Location
- Country: Uganda
- Coordinates: 00°44′06″N 30°13′41″E﻿ / ﻿0.73500°N 30.22806°E
- General direction: South to North
- From: Nkenda, Uganda
- Passes through: Fort Portal
- To: Kabaale, Uganda

Ownership information
- Owner: Government of Uganda
- Partners: Government of France and Government of Norway
- Operator: Uganda Electricity Transmission Company Limited

Construction information
- Contractors: KEC International
- Construction started: Beginning 2016
- Commissioned: 14 August 2018

Technical information
- Current type: AC
- Total length: 226 km (140 mi)
- AC voltage: 220kV
- No. of circuits: 2

= Nkenda–Fort Portal–Hoima High Voltage Power Line =

Power line in Uganda

The Nkenda–Fort Portal–Hoima High Voltage Power Line is a high voltage electricity power line, in operation, connecting the high voltage substation at Nkenda, Kasese District, to another high voltage substation at Kabaale, Buseruka sub-county, Hoima District, all in the Western Region of Uganda.

==Location==
The 220 kilo Volt power line starts at the 220kV substation a Nkenda, in Kasese District, approximately 10 km, by road, north of Kasese, the district headquarters, and nearest large town. The line travels in a north-easterly direction, through Fort Portal, in Kabarole District, to end at Kabaale, in Buseruka sub-county, in Hoima District, a total distance of approximately 226 km.

==Overview==
This power line is planned to evacuate the power from a number of mini-hydro power projects in the Western Region districts of Bundibugyo, Bunyangabu, Kasese, Hoima and Masindi. It is also planned to evacuate power from the proposed Nzizi Thermal Power Station. The power that this power line evacuates is sold to the Uganda Electricity Transmission Company Limited and integrated into the national electric grid.

==Construction==
KEC International is the main contractor for this project.

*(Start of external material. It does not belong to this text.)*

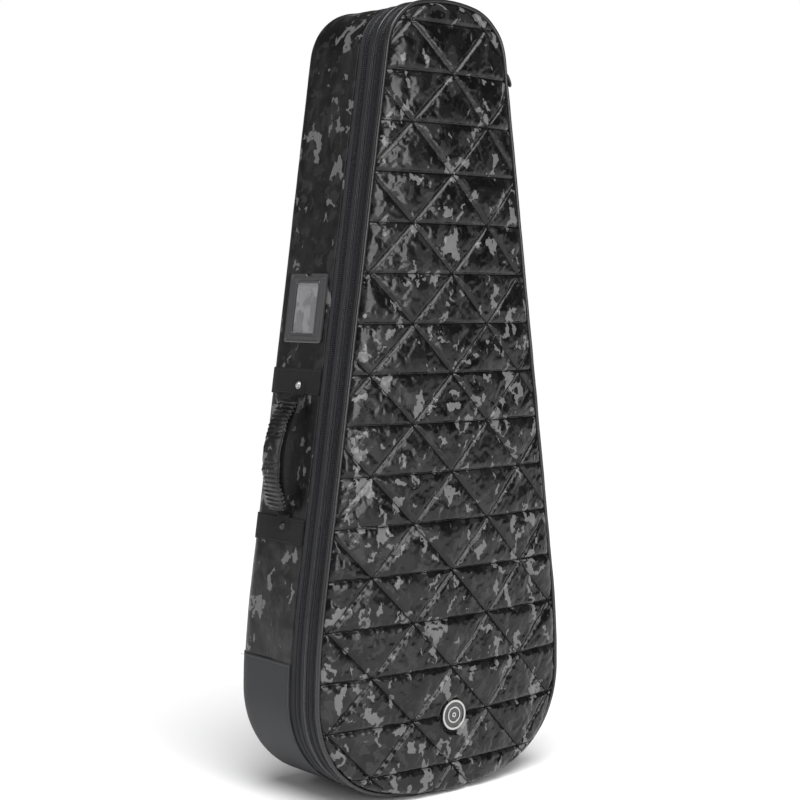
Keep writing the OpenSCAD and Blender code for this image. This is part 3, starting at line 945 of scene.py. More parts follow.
def panel_sheet(name, inset, height, facing, thick, rings):
    """A sheet over the whole outline. height(x, z, d) is its depth, d metres in from its edge."""
    p = RING_P[::3] - inset * RING_N[::3]
    p[:, 1] = np.maximum(p[:, 1], inset)
    count = len(p)
    core = np.stack([p[:, 0] * 0, np.clip(p[:, 1], 150 * MM, BODY_H - 130 * MM)], 1)
    verts = []
    for r in range(rings + 1):
        t = (r / rings) ** 1.25
        q = p + (core - p) * t
        d = np.linalg.norm(q - p, axis=1)
        verts.append(np.stack([q[:, 0], height(q[:, 0], q[:, 1], d), q[:, 1]], 1))
    verts = np.concatenate(verts)
    obj = mesh_object(name, verts, grid_faces(rings + 1, count))

    def weld(bm):
        bmesh.ops.remove_doubles(bm, verts=bm.verts, dist=0.4 * MM)
        bmesh.ops.recalc_face_normals(bm, faces=bm.faces)
        if sum(f.normal.y * f.calc_area() for f in bm.faces) * facing < 0:
            bmesh.ops.reverse_faces(bm, faces=bm.faces)

    mesh_edit(obj.data, weld)
    modify(obj, "SOLIDIFY", thickness=thick, offset=-1)
    apply_modifiers(obj)
    smooth_shade(obj)
    return obj


def back_height(x, z, d):
    """The back panel: a padded sheet sewn in along the gusset's turned edge."""
    lift = -2.4 * MM * np.exp(-d / (4 * MM)) - 0.3 * MM
    soft = fractal(x / (80 * MM), z / (80 * MM), 41) * 0.6 * MM - 0.5 * MM
    channel = sum(np.exp(-((z - level) / (2.5 * MM)) ** 2) for level in BACK_CHANNELS) * -1.6 * MM
    return Y_BACK + lift + soft + channel + rear_move(z)


def back_cloth():
    """The back's outer cloth."""
    obj = panel_sheet("back_cloth", SKIN_IN + REAR_TURN, back_height, 1, 1.4 * MM, 30)
    return finish_piece(obj, "case", MAT["camo"], "camo_fabric", "back_skin")


def back_at(x, z):
    """Depth of the back's surface, for what is sewn onto it."""
    return float(back_height(np.array([x]), np.array([z]), np.array([0.1]))[0])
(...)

The supervising engineering company is "Ficthner Gmbh". The contract for construction of the associated substations was awarded to "Shan-dong Taikai Power Engineering Company Limited. The government of Norway donated US$54 million towards the completion of this project. In 2013, the Ugandan government borrowed US$23 million from the French Development Agency to finance this power line. Construction began in 2016, with completion in July 2018 and public commissioning on 14 August 2018.